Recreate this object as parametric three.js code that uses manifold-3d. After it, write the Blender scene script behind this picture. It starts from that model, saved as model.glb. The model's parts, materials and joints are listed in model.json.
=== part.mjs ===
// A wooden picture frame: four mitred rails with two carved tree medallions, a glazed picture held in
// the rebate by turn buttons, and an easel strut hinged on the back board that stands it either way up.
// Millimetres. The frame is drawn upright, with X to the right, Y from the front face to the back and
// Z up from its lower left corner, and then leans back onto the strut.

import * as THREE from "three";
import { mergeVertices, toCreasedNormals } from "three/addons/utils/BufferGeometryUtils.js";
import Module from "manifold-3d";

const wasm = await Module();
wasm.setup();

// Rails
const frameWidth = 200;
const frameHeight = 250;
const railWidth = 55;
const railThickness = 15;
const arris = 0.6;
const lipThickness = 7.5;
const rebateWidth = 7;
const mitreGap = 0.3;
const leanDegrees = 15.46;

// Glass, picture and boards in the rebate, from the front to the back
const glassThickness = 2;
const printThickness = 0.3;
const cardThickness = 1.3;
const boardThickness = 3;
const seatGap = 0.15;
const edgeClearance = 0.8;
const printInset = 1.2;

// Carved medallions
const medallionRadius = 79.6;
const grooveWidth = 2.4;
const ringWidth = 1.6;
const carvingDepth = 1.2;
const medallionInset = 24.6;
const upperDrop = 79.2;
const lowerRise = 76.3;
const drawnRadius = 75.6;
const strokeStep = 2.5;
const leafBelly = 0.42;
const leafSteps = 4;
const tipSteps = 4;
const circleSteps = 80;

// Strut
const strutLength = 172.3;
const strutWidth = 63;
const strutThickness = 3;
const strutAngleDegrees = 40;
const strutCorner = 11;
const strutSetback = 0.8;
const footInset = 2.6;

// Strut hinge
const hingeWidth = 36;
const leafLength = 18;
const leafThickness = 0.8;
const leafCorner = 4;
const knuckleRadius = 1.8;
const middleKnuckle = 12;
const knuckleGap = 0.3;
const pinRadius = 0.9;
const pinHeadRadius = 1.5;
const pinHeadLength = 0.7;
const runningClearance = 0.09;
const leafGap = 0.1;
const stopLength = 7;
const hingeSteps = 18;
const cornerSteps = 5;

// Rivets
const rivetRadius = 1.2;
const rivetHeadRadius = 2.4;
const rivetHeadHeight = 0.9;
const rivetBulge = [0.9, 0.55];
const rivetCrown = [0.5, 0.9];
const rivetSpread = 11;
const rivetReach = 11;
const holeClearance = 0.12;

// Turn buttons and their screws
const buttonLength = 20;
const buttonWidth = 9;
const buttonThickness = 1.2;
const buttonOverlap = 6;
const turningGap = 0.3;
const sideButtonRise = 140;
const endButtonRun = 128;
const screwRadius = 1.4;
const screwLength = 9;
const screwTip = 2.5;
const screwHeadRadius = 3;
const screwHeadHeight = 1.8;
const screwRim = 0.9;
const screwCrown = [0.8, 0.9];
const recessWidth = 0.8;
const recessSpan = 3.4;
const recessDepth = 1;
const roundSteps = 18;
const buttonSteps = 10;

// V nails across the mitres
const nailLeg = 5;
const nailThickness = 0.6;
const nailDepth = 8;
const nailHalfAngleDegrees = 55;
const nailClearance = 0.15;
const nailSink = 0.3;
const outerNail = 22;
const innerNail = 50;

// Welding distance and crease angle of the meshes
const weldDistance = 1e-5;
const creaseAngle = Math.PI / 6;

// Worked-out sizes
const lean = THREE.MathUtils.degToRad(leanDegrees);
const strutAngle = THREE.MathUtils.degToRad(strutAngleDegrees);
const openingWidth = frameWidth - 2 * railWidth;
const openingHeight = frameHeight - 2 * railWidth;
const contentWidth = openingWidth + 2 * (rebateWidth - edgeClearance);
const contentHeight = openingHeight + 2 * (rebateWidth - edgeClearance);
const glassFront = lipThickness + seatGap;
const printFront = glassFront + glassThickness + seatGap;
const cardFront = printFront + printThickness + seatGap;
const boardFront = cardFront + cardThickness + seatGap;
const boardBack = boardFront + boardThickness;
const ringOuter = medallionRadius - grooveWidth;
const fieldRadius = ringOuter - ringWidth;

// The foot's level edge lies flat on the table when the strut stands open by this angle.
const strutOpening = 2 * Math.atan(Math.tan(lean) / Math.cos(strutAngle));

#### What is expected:
From the opening line of the data above, please print each line as written up to and including the line that contains "const footInset = 2.6;", and nothing more.

#### Solved exercise:
Recreate this object as parametric three.js code that uses manifold-3d. After it, write the Blender scene script behind this picture. It starts from that model, saved as model.glb. The model's parts, materials and joints are listed in model.json.
=== part.mjs ===
// A wooden picture frame: four mitred rails with two carved tree medallions, a glazed picture held in
// the rebate by turn buttons, and an easel strut hinged on the back board that stands it either way up.
// Millimetres. The frame is drawn upright, with X to the right, Y from the front face to the back and
// Z up from its lower left corner, and then leans back onto the strut.

import * as THREE from "three";
import { mergeVertices, toCreasedNormals } from "three/addons/utils/BufferGeometryUtils.js";
import Module from "manifold-3d";

const wasm = await Module();
wasm.setup();

// Rails
const frameWidth = 200;
const frameHeight = 250;
const railWidth = 55;
const railThickness = 15;
const arris = 0.6;
const lipThickness = 7.5;
const rebateWidth = 7;
const mitreGap = 0.3;
const leanDegrees = 15.46;

// Glass, picture and boards in the rebate, from the front to the back
const glassThickness = 2;
const printThickness = 0.3;
const cardThickness = 1.3;
const boardThickness = 3;
const seatGap = 0.15;
const edgeClearance = 0.8;
const printInset = 1.2;

// Carved medallions
const medallionRadius = 79.6;
const grooveWidth = 2.4;
const ringWidth = 1.6;
const carvingDepth = 1.2;
const medallionInset = 24.6;
const upperDrop = 79.2;
const lowerRise = 76.3;
const drawnRadius = 75.6;
const strokeStep = 2.5;
const leafBelly = 0.42;
const leafSteps = 4;
const tipSteps = 4;
const circleSteps = 80;

// Strut
const strutLength = 172.3;
const strutWidth = 63;
const strutThickness = 3;
const strutAngleDegrees = 40;
const strutCorner = 11;
const strutSetback = 0.8;
const footInset = 2.6;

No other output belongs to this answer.